STORED DATA
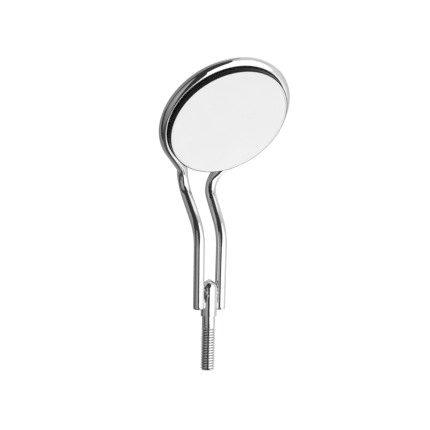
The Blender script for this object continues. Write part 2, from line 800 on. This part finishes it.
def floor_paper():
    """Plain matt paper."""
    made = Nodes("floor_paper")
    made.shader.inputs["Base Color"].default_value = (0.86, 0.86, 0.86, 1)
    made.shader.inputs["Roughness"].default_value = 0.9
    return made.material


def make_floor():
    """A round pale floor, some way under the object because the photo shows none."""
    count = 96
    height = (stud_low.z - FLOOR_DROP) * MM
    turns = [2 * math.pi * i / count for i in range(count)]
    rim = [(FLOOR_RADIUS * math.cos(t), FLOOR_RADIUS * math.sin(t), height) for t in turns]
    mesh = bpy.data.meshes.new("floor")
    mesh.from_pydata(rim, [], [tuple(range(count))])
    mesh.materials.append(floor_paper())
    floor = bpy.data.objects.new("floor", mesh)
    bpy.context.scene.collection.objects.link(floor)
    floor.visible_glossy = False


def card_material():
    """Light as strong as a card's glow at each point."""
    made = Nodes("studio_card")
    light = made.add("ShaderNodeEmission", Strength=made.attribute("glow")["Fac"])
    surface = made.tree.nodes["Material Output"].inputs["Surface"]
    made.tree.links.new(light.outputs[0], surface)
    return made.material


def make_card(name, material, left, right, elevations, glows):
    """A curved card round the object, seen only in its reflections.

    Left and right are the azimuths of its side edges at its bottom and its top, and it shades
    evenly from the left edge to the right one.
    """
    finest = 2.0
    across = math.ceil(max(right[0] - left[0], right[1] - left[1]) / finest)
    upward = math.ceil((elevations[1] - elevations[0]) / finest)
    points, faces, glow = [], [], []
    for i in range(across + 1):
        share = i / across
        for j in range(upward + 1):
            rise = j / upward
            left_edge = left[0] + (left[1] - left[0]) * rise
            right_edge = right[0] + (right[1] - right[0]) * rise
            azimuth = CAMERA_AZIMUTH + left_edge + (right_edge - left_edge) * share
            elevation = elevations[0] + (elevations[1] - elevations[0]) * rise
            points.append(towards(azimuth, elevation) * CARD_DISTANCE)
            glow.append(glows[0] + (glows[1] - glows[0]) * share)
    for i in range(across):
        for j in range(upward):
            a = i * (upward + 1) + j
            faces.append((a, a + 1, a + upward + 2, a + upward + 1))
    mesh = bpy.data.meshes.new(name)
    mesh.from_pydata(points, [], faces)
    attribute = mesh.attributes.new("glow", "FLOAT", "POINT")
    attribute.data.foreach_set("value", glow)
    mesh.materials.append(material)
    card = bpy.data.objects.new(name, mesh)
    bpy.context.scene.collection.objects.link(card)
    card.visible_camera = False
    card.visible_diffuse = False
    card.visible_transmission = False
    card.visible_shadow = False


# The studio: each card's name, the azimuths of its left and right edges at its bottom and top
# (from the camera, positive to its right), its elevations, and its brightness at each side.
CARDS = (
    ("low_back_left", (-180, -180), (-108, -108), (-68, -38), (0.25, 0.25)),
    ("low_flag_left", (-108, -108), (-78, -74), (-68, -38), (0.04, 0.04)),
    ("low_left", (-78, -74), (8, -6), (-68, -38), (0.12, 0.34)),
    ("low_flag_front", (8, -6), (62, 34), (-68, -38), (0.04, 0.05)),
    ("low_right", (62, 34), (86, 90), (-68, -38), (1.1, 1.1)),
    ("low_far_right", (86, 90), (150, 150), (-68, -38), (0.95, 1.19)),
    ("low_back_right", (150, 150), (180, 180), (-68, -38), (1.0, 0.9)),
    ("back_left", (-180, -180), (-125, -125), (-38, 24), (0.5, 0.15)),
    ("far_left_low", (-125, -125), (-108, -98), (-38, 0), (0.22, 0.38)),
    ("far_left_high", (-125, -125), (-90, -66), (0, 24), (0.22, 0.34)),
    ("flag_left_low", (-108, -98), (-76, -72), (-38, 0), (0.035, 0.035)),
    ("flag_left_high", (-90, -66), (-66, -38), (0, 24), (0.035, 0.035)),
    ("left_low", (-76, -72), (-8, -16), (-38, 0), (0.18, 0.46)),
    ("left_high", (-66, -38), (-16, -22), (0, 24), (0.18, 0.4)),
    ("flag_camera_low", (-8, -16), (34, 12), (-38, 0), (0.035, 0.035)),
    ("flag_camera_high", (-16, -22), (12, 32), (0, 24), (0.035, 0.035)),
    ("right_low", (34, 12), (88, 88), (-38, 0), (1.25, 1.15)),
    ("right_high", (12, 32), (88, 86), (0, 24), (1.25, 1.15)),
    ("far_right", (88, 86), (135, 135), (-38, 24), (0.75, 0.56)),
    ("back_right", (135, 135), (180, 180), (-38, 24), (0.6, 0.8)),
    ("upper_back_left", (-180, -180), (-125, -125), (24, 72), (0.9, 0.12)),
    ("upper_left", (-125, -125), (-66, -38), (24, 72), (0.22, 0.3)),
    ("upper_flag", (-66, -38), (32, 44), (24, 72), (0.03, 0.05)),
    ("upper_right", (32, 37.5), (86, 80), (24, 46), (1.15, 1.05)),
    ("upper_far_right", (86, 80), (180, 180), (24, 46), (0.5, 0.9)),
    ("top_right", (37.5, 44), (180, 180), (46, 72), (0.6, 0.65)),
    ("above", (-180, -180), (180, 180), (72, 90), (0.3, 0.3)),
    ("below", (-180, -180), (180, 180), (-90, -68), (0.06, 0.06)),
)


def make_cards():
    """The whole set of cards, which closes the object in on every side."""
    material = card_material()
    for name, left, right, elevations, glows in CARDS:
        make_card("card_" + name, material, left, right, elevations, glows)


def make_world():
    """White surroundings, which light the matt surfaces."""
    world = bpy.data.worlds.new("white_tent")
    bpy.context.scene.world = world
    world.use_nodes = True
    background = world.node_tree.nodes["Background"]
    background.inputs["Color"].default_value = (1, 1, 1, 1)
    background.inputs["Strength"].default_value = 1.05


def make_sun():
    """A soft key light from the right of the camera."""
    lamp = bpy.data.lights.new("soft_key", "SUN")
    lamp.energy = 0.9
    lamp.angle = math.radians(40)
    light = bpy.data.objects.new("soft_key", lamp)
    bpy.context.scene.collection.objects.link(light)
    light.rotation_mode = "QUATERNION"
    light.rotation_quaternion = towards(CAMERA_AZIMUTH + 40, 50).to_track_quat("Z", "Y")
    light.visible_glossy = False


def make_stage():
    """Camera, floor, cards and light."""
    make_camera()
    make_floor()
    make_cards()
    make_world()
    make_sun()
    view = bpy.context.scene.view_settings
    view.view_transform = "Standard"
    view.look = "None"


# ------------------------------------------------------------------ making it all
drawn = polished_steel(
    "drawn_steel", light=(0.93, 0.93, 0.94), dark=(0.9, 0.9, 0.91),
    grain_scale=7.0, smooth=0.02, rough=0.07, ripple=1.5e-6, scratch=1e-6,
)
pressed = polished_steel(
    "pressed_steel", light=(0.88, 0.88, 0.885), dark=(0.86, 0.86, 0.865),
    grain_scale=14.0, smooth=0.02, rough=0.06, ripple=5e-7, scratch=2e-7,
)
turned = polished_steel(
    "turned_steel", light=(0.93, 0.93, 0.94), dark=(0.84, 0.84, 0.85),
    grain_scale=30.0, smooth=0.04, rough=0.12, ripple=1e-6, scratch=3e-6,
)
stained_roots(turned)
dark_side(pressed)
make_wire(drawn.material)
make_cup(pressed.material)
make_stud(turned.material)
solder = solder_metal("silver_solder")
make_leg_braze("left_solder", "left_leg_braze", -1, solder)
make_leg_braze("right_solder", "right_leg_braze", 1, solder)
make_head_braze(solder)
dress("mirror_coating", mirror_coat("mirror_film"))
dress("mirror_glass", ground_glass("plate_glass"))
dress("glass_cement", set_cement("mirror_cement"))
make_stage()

INSTRUCTIONS FOR THE TASK
Copy out the data shown above without altering anything.

FULL RESPONSE
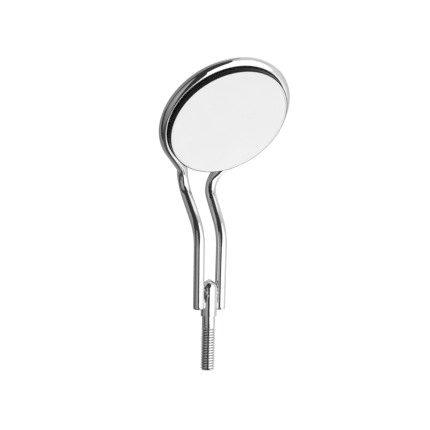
The Blender script for this object continues. Write part 2, from line 800 on. This part finishes it.
def floor_paper():
    """Plain matt paper."""
    made = Nodes("floor_paper")
    made.shader.inputs["Base Color"].default_value = (0.86, 0.86, 0.86, 1)
    made.shader.inputs["Roughness"].default_value = 0.9
    return made.material


def make_floor():
    """A round pale floor, some way under the object because the photo shows none."""
    count = 96
    height = (stud_low.z - FLOOR_DROP) * MM
    turns = [2 * math.pi * i / count for i in range(count)]
    rim = [(FLOOR_RADIUS * math.cos(t), FLOOR_RADIUS * math.sin(t), height) for t in turns]
    mesh = bpy.data.meshes.new("floor")
    mesh.from_pydata(rim, [], [tuple(range(count))])
    mesh.materials.append(floor_paper())
    floor = bpy.data.objects.new("floor", mesh)
    bpy.context.scene.collection.objects.link(floor)
    floor.visible_glossy = False


def card_material():
    """Light as strong as a card's glow at each point."""
    made = Nodes("studio_card")
    light = made.add("ShaderNodeEmission", Strength=made.attribute("glow")["Fac"])
    surface = made.tree.nodes["Material Output"].inputs["Surface"]
    made.tree.links.new(light.outputs[0], surface)
    return made.material


def make_card(name, material, left, right, elevations, glows):
    """A curved card round the object, seen only in its reflections.

    Left and right are the azimuths of its side edges at its bottom and its top, and it shades
    evenly from the left edge to the right one.
    """
    finest = 2.0
    across = math.ceil(max(right[0] - left[0], right[1] - left[1]) / finest)
    upward = math.ceil((elevations[1] - elevations[0]) / finest)
    points, faces, glow = [], [], []
    for i in range(across + 1):
        share = i / across
        for j in range(upward + 1):
            rise = j / upward
            left_edge = left[0] + (left[1] - left[0]) * rise
            right_edge = right[0] + (right[1] - right[0]) * rise
            azimuth = CAMERA_AZIMUTH + left_edge + (right_edge - left_edge) * share
            elevation = elevations[0] + (elevations[1] - elevations[0]) * rise
            points.append(towards(azimuth, elevation) * CARD_DISTANCE)
            glow.append(glows[0] + (glows[1] - glows[0]) * share)
    for i in range(across):
        for j in range(upward):
            a = i * (upward + 1) + j
            faces.append((a, a + 1, a + upward + 2, a + upward + 1))
    mesh = bpy.data.meshes.new(name)
    mesh.from_pydata(points, [], faces)
    attribute = mesh.attributes.new("glow", "FLOAT", "POINT")
    attribute.data.foreach_set("value", glow)
    mesh.materials.append(material)
    card = bpy.data.objects.new(name, mesh)
    bpy.context.scene.collection.objects.link(card)
    card.visible_camera = False
    card.visible_diffuse = False
    card.visible_transmission = False
    card.visible_shadow = False


# The studio: each card's name, the azimuths of its left and right edges at its bottom and top
# (from the camera, positive to its right), its elevations, and its brightness at each side.
CARDS = (
    ("low_back_left", (-180, -180), (-108, -108), (-68, -38), (0.25, 0.25)),
    ("low_flag_left", (-108, -108), (-78, -74), (-68, -38), (0.04, 0.04)),
    ("low_left", (-78, -74), (8, -6), (-68, -38), (0.12, 0.34)),
    ("low_flag_front", (8, -6), (62, 34), (-68, -38), (0.04, 0.05)),
    ("low_right", (62, 34), (86, 90), (-68, -38), (1.1, 1.1)),
    ("low_far_right", (86, 90), (150, 150), (-68, -38), (0.95, 1.19)),
    ("low_back_right", (150, 150), (180, 180), (-68, -38), (1.0, 0.9)),
    ("back_left", (-180, -180), (-125, -125), (-38, 24), (0.5, 0.15)),
    ("far_left_low", (-125, -125), (-108, -98), (-38, 0), (0.22, 0.38)),
    ("far_left_high", (-125, -125), (-90, -66), (0, 24), (0.22, 0.34)),
    ("flag_left_low", (-108, -98), (-76, -72), (-38, 0), (0.035, 0.035)),
    ("flag_left_high", (-90, -66), (-66, -38), (0, 24), (0.035, 0.035)),
    ("left_low", (-76, -72), (-8, -16), (-38, 0), (0.18, 0.46)),
    ("left_high", (-66, -38), (-16, -22), (0, 24), (0.18, 0.4)),
    ("flag_camera_low", (-8, -16), (34, 12), (-38, 0), (0.035, 0.035)),
    ("flag_camera_high", (-16, -22), (12, 32), (0, 24), (0.035, 0.035)),
    ("right_low", (34, 12), (88, 88), (-38, 0), (1.25, 1.15)),
    ("right_high", (12, 32), (88, 86), (0, 24), (1.25, 1.15)),
    ("far_right", (88, 86), (135, 135), (-38, 24), (0.75, 0.56)),
    ("back_right", (135, 135), (180, 180), (-38, 24), (0.6, 0.8)),
    ("upper_back_left", (-180, -180), (-125, -125), (24, 72), (0.9, 0.12)),
    ("upper_left", (-125, -125), (-66, -38), (24, 72), (0.22, 0.3)),
    ("upper_flag", (-66, -38), (32, 44), (24, 72), (0.03, 0.05)),
    ("upper_right", (32, 37.5), (86, 80), (24, 46), (1.15, 1.05)),
    ("upper_far_right", (86, 80), (180, 180), (24, 46), (0.5, 0.9)),
    ("top_right", (37.5, 44), (180, 180), (46, 72), (0.6, 0.65)),
    ("above", (-180, -180), (180, 180), (72, 90), (0.3, 0.3)),
    ("below", (-180, -180), (180, 180), (-90, -68), (0.06, 0.06)),
)


def make_cards():
    """The whole set of cards, which closes the object in on every side."""
    material = card_material()
    for name, left, right, elevations, glows in CARDS:
        make_card("card_" + name, material, left, right, elevations, glows)


def make_world():
    """White surroundings, which light the matt surfaces."""
    world = bpy.data.worlds.new("white_tent")
    bpy.context.scene.world = world
    world.use_nodes = True
    background = world.node_tree.nodes["Background"]
    background.inputs["Color"].default_value = (1, 1, 1, 1)
    background.inputs["Strength"].default_value = 1.05


def make_sun():
    """A soft key light from the right of the camera."""
    lamp = bpy.data.lights.new("soft_key", "SUN")
    lamp.energy = 0.9
    lamp.angle = math.radians(40)
    light = bpy.data.objects.new("soft_key", lamp)
    bpy.context.scene.collection.objects.link(light)
    light.rotation_mode = "QUATERNION"
    light.rotation_quaternion = towards(CAMERA_AZIMUTH + 40, 50).to_track_quat("Z", "Y")
    light.visible_glossy = False


def make_stage():
    """Camera, floor, cards and light."""
    make_camera()
    make_floor()
    make_cards()
    make_world()
    make_sun()
    view = bpy.context.scene.view_settings
    view.view_transform = "Standard"
    view.look = "None"


# ------------------------------------------------------------------ making it all
drawn = polished_steel(
    "drawn_steel", light=(0.93, 0.93, 0.94), dark=(0.9, 0.9, 0.91),
    grain_scale=7.0, smooth=0.02, rough=0.07, ripple=1.5e-6, scratch=1e-6,
)
pressed = polished_steel(
    "pressed_steel", light=(0.88, 0.88, 0.885), dark=(0.86, 0.86, 0.865),
    grain_scale=14.0, smooth=0.02, rough=0.06, ripple=5e-7, scratch=2e-7,
)
turned = polished_steel(
    "turned_steel", light=(0.93, 0.93, 0.94), dark=(0.84, 0.84, 0.85),
    grain_scale=30.0, smooth=0.04, rough=0.12, ripple=1e-6, scratch=3e-6,
)
stained_roots(turned)
dark_side(pressed)
make_wire(drawn.material)
make_cup(pressed.material)
make_stud(turned.material)
solder = solder_metal("silver_solder")
make_leg_braze("left_solder", "left_leg_braze", -1, solder)
make_leg_braze("right_solder", "right_leg_braze", 1, solder)
make_head_braze(solder)
dress("mirror_coating", mirror_coat("mirror_film"))
dress("mirror_glass", ground_glass("plate_glass"))
dress("glass_cement", set_cement("mirror_cement"))
make_stage()